>> start

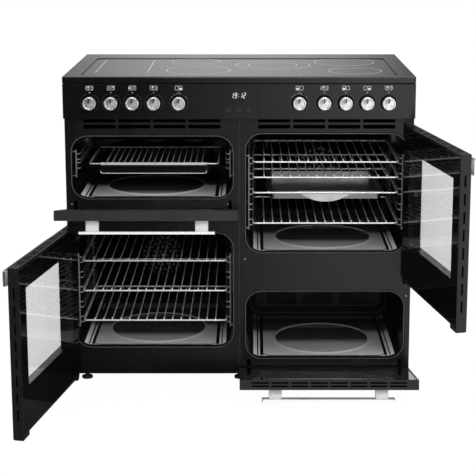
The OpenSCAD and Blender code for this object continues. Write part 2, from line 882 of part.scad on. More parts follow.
module terminal_box() {
  y0 = rear_y - 46;
  x = terminal_x + terminal_w / 2;
  z = terminal_z + 28;
  color("#232325") difference() {
    union() {
      slab(terminal_x, terminal_x + terminal_w, y0, rear_y - 12, terminal_z, terminal_z + terminal_h);
      slab(terminal_x, terminal_x + 4, y0, rear_y, terminal_z, terminal_z + terminal_h);
      slab(terminal_x + terminal_w - 4, terminal_x + terminal_w, y0, rear_y, terminal_z, terminal_z + terminal_h);
      rod_y(x, rear_y - 13, z, 13, gland_d);
    }
    rod_y(x, rear_y - 26, z, 27, gland_bore);
  }
}

bracket_w = 120;
bolt_d = 8;
bolt_pitch = 80;

module stability_bracket() {
  leg = 44;
  color("#9a9ca0") difference() {
    union() {
      slab(-bracket_w / 2, bracket_w / 2, rear_y, rear_y + 3, 0, 86);
      slab(-bracket_w / 2, bracket_w / 2, rear_y + 3 - leg, rear_y + 3, 0, 3);
    }
    for (s = [-1, 1]) {
      rod_z(s * bolt_pitch / 2, rear_y + 3 - leg / 2, -cut, 3 + 2 * cut, bolt_d);
      rod_y(s * bolt_pitch / 2, rear_y - cut, 66, 3 + 2 * cut, 5);
    }
  }
}

// ---------- doors, drawn closed and then swung open ----------

module swing_side() {
  px = -body_w / 2 + side_gap + hinge_edge;
  py = front_y + hinge_depth;
  translate([px, py, 0]) rotate([0, 0, -side_open]) translate([-px, -py, 0]) children();
}

module swing_drop(z0) {
  py = front_y + hinge_depth;
  pz = z0 + drop_pivot;
  translate([0, py, pz]) rotate([drop_open, 0, 0]) translate([0, -py, -pz]) children();
}

module handle(x, z_top) {
  z = z_top - handle_drop;
  facing(x, z, front_y - handle_gap - handle_t, handle_t) rounded(handle_l, handle_h, 3);
  for (s = [-1, 1]) {
    facing(x + s * post_pitch / 2, z, front_y - handle_gap - 0.5, handle_gap + 0.5) rounded(post_w, 16, 3);
  }
}

module outer_glass(x, z0, h) {
  facing(x, z0 + h / 2, front_y, door_glass_t) rounded(door_w, h, 3);
}

inner_glass_t = 4;
rim = 8;
inner_r = 4;

// pane that fills a door's inner face between x0 and x1, z0 and z1; grow widens it for its recess
module inner_glass(x0, x1, z0, z1, grow = 0) {
  facing((x0 + x1) / 2, (z0 + z1) / 2, front_y + door_t - inner_glass_t - grow, inner_glass_t + 2 * grow)
    rounded(x1 - x0 + 2 * grow, z1 - z0 + 2 * grow, inner_r + grow);
}

// the pane of a side door and of a drop-down door
module side_inner_glass(z0, grow = 0) {
  x0 = -body_w / 2 + side_gap;
  inner_glass(x0 + pan_side + rim, x0 + door_w - rim, z0 + pan_inset + rim, z0 + tall_door_h - rim, grow);
}

module drop_inner_glass(x, z0, grow = 0) {
  low = z0 + drop_pivot + ear_r + rim;
  inner_glass(x - door_w / 2 + rim, x + door_w / 2 - rim, low, z0 + short_door_h - rim, grow);
}

module window_cut(x, zc, h) {
  facing(x, zc, front_y + door_glass_t - cut, door_t) rounded(window_w, h, 3);
}

// two rows of cooling slots in a door's upper edge
module top_slots(x, z_top) {
  count = 8;
  pitch = (door_w - 60) / count;
  for (row = [0, 1], i = [0:count - 1]) {
    xc = x + (i - (count - 1) / 2) * pitch;
    y = front_y + door_glass_t + 6.5 + row * 9;
    slab(xc - pitch / 2 + 4, xc + pitch / 2 - 4, y - 2.5, y + 2.5, z_top - 8, z_top + cut);
  }
}

// column of cooling slots in a side door's free edge
module edge_slots(x_free, z0, h) {
  count = 8;
  pitch = (h - 90) / count;
  y = front_y + door_glass_t + 11;
  for (i = [0:count - 1]) {
    zc = z0 + h / 2 + (i - (count - 1) / 2) * pitch;
    slab(x_free - 8, x_free + cut, y - 2.5, y + 2.5, zc - pitch / 2 + 8, zc + pitch / 2 - 8);
  }
}

// left side door's inner frame, closed
module side_door_frame(z0, mouth_z, mouth_h) {
  x0 = -body_w / 2 + side_gap;
  x1 = x0 + door_w;
  px = x0 + hinge_edge;
  py = front_y + hinge_depth;
  y0 = front_y + door_glass_t;
  y1 = front_y + door_t;
  top = z0 + tall_door_h;
  difference() {
    union() {
      slab(x0 + pan_side, x1, y0, y1, z0 + pan_inset, top);
      slab(x1 - 48, x1, y0, y1, z0, z0 + pan_inset + cut);
    }
    window_cut(-col_x, mouth_z + mouth_h / 2, tall_window_h);
    side_inner_glass(z0, play);
    translate([x0 + pan_side, y1, z0]) linear_extrude(tall_door_h + cut) rotate(45)
      square(back_bevel * sqrt(2), center = true);
    top_slots(-col_x, top);
    edge_slots(x1, z0, tall_door_h);
    rod_z(px, py, top - pin_grip - 1, pin_grip + 1 + cut, pin_d + 2 * fit);
    rod_z(px, py, z0 + pan_inset - cut, pin_grip + 1 + cut, pin_d + 2 * fit);
  }
}

// drop-down door's inner frame, closed
module drop_door_frame(x, z0, window_z) {
  x0 = x - door_w / 2;
  x1 = x + door_w / 2;
  py = front_y + hinge_depth;
  pz = z0 + drop_pivot;
  y0 = front_y + door_glass_t;
  y1 = front_y + door_t;
  top = z0 + short_door_h;
  notch = ear_w / 2 + 2;
  difference() {
    slab(x0, x1, y0, y1, z0 + pan_inset + 1, top);
    for (xe = [x0 + ear_inset, x1 - ear_inset]) {
      slab(xe - notch, xe + notch, y0 + 1, y1 + cut, z0, pz + ear_r + 1.5);
      rod_x(xe - ear_w / 2 - 8, py, pz, ear_w + 16, drop_pin_d + 2 * fit);
    }
    if (window_z > 0) {
      window_cut(x, window_z, short_window_h);
      drop_inner_glass(x, z0, play);
      top_slots(x, top);
    } else {
      facing(x, z0 + short_door_h / 2 + 8, y1 - 1.2, 1.2 + cut) rounded(window_w, short_door_h - 90, 16);
    }
  }
}

module grill_door_frame() {
  color("#1b1b1e") swing_drop(grill_z) drop_door_frame(-col_x, grill_z, 0);
}

module grill_door_glass() {
  color("#060608") swing_drop(grill_z) outer_glass(-col_x, grill_z, short_door_h);
}

module grill_door_handle() {
  color("#e4e5e6") swing_drop(grill_z) handle(-col_x, grill_z + short_door_h);
}

slow_window_z = slow_floor + slow_mouth_h / 2;

module slow_door_frame() {
  color("#1b1b1e") swing_drop(slow_z) drop_door_frame(col_x, slow_z, slow_window_z);
}

module slow_door_glasses() {
  color("#060608") swing_drop(slow_z) {
    outer_glass(col_x, slow_z, short_door_h);
    drop_inner_glass(col_x, slow_z);
  }
}

module slow_door_handle() {
  color("#e4e5e6") swing_drop(slow_z) handle(col_x, slow_z + short_door_h);
}

module main_door_frame() {
  color("#1b1b1e") swing_side() side_door_frame(main_z, main_floor, main_mouth_h);
}

module main_door_glasses() {
  color("#060608") swing_side() {
    outer_glass(-col_x, main_z, tall_door_h);
    side_inner_glass(main_z);
  }
}

module main_door_handle() {
  color("#e4e5e6") swing_side() handle(-col_x, main_z + tall_door_h);
}

module tall_door_frame() {
  color("#1b1b1e") right() swing_side() side_door_frame(tall_z, tall_floor, tall_mouth_h);
}

module tall_door_glasses() {
  color("#060608") right() swing_side() {
    outer_glass(-col_x, tall_z, tall_door_h);
    side_inner_glass(tall_z);
  }
}

module tall_door_handle() {
  color("#e4e5e6") right() swing_side() handle(-col_x, tall_z + tall_door_h);
}

// ---------- shelves, tin and grill pan ----------

// edge bars of a shelf or carrier
module shelf_edge(x, z) {
  wire_loop(x, rail_x, shelf_y, shelf_y + shelf_depth, z, 10, bar_d);
}

// wire shelf whose side bars lie on the rails at rail_z
module shelf(x, rail_z) {
  z = rail_z + shelf_rise;
  $fn = 32;
  color("#cfd1d3") {
    shelf_edge(x, z);
    for (i = [0:wire_count - 1]) {
      xw = x + (i - (wire_count - 1) / 2) * wire_pitch;
      rod_y(xw, shelf_y, z + 0.6, shelf_depth, wire_d);
    }
  }
}

function main_level(i) = main_floor + main_first + i * level_pitch;
function tall_level(i) = tall_floor + tall_first + i * level_pitch;

module main_shelf_low() { shelf(-col_x, main_level(0)); }
module main_shelf_middle() { shelf(-col_x, main_level(2)); }
module main_shelf_top() { shelf(-col_x, main_level(4)); }
module tall_shelf_low() { shelf(col_x, tall_level(0)); }
module tall_shelf_middle() { shelf(col_x, tall_level(3)); }
module tall_shelf_top() { shelf(col_x, tall_level(4)); }

tin_z = tall_level(2) + shelf_rise;
tin_y = shelf_y + 6;
tin_bar_x = tin_w / 2 - 5;

module tin_carrier() {
  color("#cfd1d3") {
    shelf_edge(col_x, tin_z);
    for (s = [-1, 1]) {
      rod_y(col_x + s * (tin_bar_x + 9), shelf_y, tin_z, shelf_depth, bar_d - 1);
    }
  }
}

// shallow tin hung by its rim, with a curved lip at the front
module roasting_tin() {
  rim = tin_z + (bar_d - 1) / 2 + play;
  wall = 1.5;
  yc = tin_y + tin_l / 2 + 4;
  lip_half = tin_w / 2 - 81;
  lip_drop = 31;
  lip_r = (lip_half * lip_half + lip_drop * lip_drop) / (2 * lip_drop);
  color("#b9bcbe") {
    difference() {
      union() {
        translate([col_x, yc, rim - tin_h]) linear_extrude(tin_h) rounded(tin_w - 2, tin_l, 14);
        translate([col_x, yc, rim]) linear_extrude(wall) rounded(tin_w + 14, tin_l + 8, 18);
      }
      translate([col_x, yc, rim - tin_h + wall]) linear_extrude(tin_h + 4) rounded(tin_w - 2 - 2 * wall, tin_l - 2 * wall, 12.5);
    }
    translate([col_x, yc - tin_l / 2 - 2, rim]) rotate([lip_tilt, 0, 0]) rotate([90, 0, 0]) linear_extrude(wall)
      intersection() {
        translate([0, lip_r - lip_drop]) circle(r = lip_r, $fn = 96);
        translate([-lip_half, -lip_drop]) square([2 * lip_half, lip_drop + wall]);
      }
  }
}

lip_tilt = -24;

// enamelled pan whose flanges lie on the lowest pair of rails
module grill_pan() {
  yc = pan_y + pan_l / 2;
  z = pan_rim_z;
  color("#202023") difference() {
    union() {
      translate([-col_x, yc, z]) linear_extrude(pan_t) rounded(2 * rail_x + 3, pan_l, 8);
      translate([-col_x, yc, z - pan_h]) linear_extrude(pan_h + pan_t) rounded(pan_w, pan_l - 10, 18);
    }
    translate([-col_x, yc, z - pan_h + pan_t]) linear_extrude(pan_h + 4)
      rounded(pan_w - 2 * pan_t, pan_l - 10 - 2 * pan_t, 16.5);
  }
  color("#202023") rod_x(-col_x - pan_w / 2 + 8, pan_y + 1.5, z + pan_t / 2, pan_w - 16, pan_roll_d);
}

// wire rack that stands in the pan, with a flat front bar and a loop at each side
module grill_rack() {
  y0 = pan_y + 12;
  len = pan_l - 24;
  half = (rack_wires - 1) / 2 * rack_pitch + 14;
  color("#d4d6d8") {
    slab(-col_x - half, -col_x + half, y0 - 2, y0 + 1.5, rack_z - 3.5, rack_z + 3.5);
    wire_loop(-col_x, rack_half, y0, y0 + len, rack_z, 10, bar_d - 1);
    for (i = [0:rack_wires - 1]) {
      rod_y(-col_x + (i - (rack_wires - 1) / 2) * rack_pitch, y0, rack_z + 0.4, len, wire_d);
    }
    for (s = [-1, 1]) {
      for (y = [y0 + 30, y0 + len - 30]) {
        rod_z(-col_x + s * rack_half, y, pan_rim_z + pan_t + play, rack_z - pan_rim_z - pan_t - play, wire_d);
      }
    }
  }
}

side_panels();
rear_panel();
base_tray();
levelling_feet();
centre_divider();
hob_frame();
hob_glass();
induction_coils();
control_fascia();
display_module();
rotary_switches();
front_frame_left();
front_frame_right();
grill_cavity();
main_cavity();
tall_cavity();
slow_cavity();
door_seals();
grill_side_racks();
oven_side_racks();
oven_lamps();
heating_elements();
fan_covers();
fan_motors();
terminal_box();
stability_bracket();
knob(1);  // knob_1
knob(2);  // knob_2
knob(3);  // knob_3
knob(4);  // knob_4
knob(5);  // knob_5
knob(6);  // knob_6
knob(7);  // knob_7
knob(8);  // knob_8
knob(9);  // knob_9
knob(10);  // knob_10
grill_door_frame();
grill_door_glass();
grill_door_handle();
main_door_frame();
main_door_glasses();
main_door_handle();
tall_door_frame();
tall_door_glasses();
tall_door_handle();
slow_door_frame();
slow_door_glasses();
slow_door_handle();
grill_pan();
grill_rack();
main_shelf_low();
main_shelf_middle();
main_shelf_top();
tall_shelf_low();
tall_shelf_middle();
tall_shelf_top();
tin_carrier();
roasting_tin();
main_fan_blades();
tall_fan_blades();
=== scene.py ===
import bpy, bmesh, math
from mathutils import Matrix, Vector


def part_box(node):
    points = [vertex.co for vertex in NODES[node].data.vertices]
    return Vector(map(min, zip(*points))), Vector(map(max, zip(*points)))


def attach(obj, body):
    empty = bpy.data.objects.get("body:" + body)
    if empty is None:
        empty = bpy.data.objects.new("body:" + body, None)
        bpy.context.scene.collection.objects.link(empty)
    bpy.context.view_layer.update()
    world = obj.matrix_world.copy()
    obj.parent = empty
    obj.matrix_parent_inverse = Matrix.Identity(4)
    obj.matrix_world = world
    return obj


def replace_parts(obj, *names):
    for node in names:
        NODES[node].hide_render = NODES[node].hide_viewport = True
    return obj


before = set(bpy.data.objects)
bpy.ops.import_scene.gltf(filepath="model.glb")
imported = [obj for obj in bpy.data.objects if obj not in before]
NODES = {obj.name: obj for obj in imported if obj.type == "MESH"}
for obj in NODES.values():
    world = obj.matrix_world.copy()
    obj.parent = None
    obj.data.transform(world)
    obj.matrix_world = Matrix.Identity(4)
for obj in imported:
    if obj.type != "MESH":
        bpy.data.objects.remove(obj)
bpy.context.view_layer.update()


def middle(lo, hi, axis):
    return (lo[axis] + hi[axis]) / 2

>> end

## Problem
Give back, word for word, only the lines above from the line holding "front_frame_right();" to the line holding "NODES[node].hide_render = NODES[node].hide_viewport", both included.

## Right answer
front_frame_right();
grill_cavity();
main_cavity();
tall_cavity();
slow_cavity();
door_seals();
grill_side_racks();
oven_side_racks();
oven_lamps();
heating_elements();
fan_covers();
fan_motors();
terminal_box();
stability_bracket();
knob(1);  // knob_1
knob(2);  // knob_2
knob(3);  // knob_3
knob(4);  // knob_4
knob(5);  // knob_5
knob(6);  // knob_6
knob(7);  // knob_7
knob(8);  // knob_8
knob(9);  // knob_9
knob(10);  // knob_10
grill_door_frame();
grill_door_glass();
grill_door_handle();
main_door_frame();
main_door_glasses();
main_door_handle();
tall_door_frame();
tall_door_glasses();
tall_door_handle();
slow_door_frame();
slow_door_glasses();
slow_door_handle();
grill_pan();
grill_rack();
main_shelf_low();
main_shelf_middle();
main_shelf_top();
tall_shelf_low();
tall_shelf_middle();
tall_shelf_top();
tin_carrier();
roasting_tin();
main_fan_blades();
tall_fan_blades();
=== scene.py ===
import bpy, bmesh, math
from mathutils import Matrix, Vector


def part_box(node):
    points = [vertex.co for vertex in NODES[node].data.vertices]
    return Vector(map(min, zip(*points))), Vector(map(max, zip(*points)))


def attach(obj, body):
    empty = bpy.data.objects.get("body:" + body)
    if empty is None:
        empty = bpy.data.objects.new("body:" + body, None)
        bpy.context.scene.collection.objects.link(empty)
    bpy.context.view_layer.update()
    world = obj.matrix_world.copy()
    obj.parent = empty
    obj.matrix_parent_inverse = Matrix.Identity(4)
    obj.matrix_world = world
    return obj


def replace_parts(obj, *names):
    for node in names:
        NODES[node].hide_render = NODES[node].hide_viewport = True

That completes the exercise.